Setting Up a Global Load Balancer

# Step 1: Reserve a global static IP
gcloud compute addresses create web-lb-ip \
  --ip-version=IPV4 \
  --global

# Step 2: Create a health check for the backend service
gcloud compute health-checks create http web-lb-health \
  --port=80 \
  --request-path=/health

# Step 3: Create a backend service
gcloud compute backend-services create web-backend \
  --protocol=HTTP \
  --port-name=http \
  --health-checks=web-lb-health \
  --global

# Step 4: Add MIG backends to the backend service
gcloud compute backend-services add-backend web-backend \
  --instance-group=web-mig-us \
  --instance-group-region=us-central1 \
  --balancing-mode=UTILIZATION \
  --max-utilization=0.8 \
  --global

gcloud compute backend-services add-backend web-backend \
  --instance-group=web-mig-eu \
  --instance-group-region=europe-west1 \
  --balancing-mode=UTILIZATION \
  --max-utilization=0.8 \
  --global

# Step 5: Create a URL map
gcloud compute url-maps create web-url-map \
  --default-service=web-backend

# Step 6: Create an HTTPS target proxy with a managed SSL certificate
gcloud compute ssl-certificates create web-cert \
  --domains=www.example.com \
  --global

gcloud compute target-https-proxies create web-https-proxy \
  --url-map=web-url-map \
  --ssl-certificates=web-cert

# Step 7: Create a forwarding rule
gcloud compute forwarding-rules create web-https-rule \
  --address=web-lb-ip \
  --global \
  --target-https-proxy=web-https-proxy \
  --ports=443

Named Ports

MIGs communicate port mappings through named ports. The backend service references a name (like “http”), and the MIG maps that name to an actual port number.

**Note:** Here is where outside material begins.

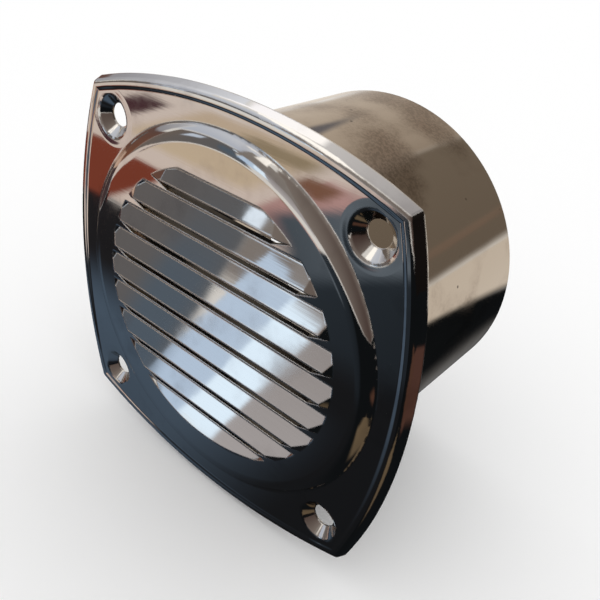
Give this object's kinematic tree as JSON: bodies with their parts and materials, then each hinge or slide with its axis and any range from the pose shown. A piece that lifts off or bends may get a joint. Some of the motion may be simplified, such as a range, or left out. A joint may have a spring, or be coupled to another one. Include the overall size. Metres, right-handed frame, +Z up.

# Set named port on the MIG
gcloud compute instance-groups managed set-named-ports web-mig-us \
  --named-ports=http:80 \
  --region=us-central1

gcloud compute instance-groups managed set-named-ports web-mig-eu \
  --named-ports=http:80 \
  --region=europe-west1

Disk Types and Storage

Disk Type	IOPS (Read)	Throughput	Use Case	Cost
pd-standard	0.75 per GB	12 MB/s per GB	Bulk storage, logs	Lowest
pd-balanced	6 per GB	28 MB/s per GB	General purpose (default)	Medium
pd-ssd	30 per GB	48 MB/s per GB	Databases, high I/O	Higher
pd-extreme	Configurable	Configurable	SAP HANA, Oracle DB	Highest
local-ssd	900K total	9.4 GB/s total	Temp storage, caches	Included with VM

# Create a VM with an additional SSD data disk
gcloud compute instances create db-server \
  --machine-type=n2-standard-8 \
  --zone=us-central1-a \
  --boot-disk-size=20GB \
  --boot-disk-type=pd-balanced \
  --create-disk=name=data-disk,size=200GB,type=pd-ssd,auto-delete=no

# Create a snapshot (backup)
gcloud compute disks snapshot data-disk \
  --zone=us-central1-a \
  --snapshot-names=data-disk-backup-$(date +%Y%m%d)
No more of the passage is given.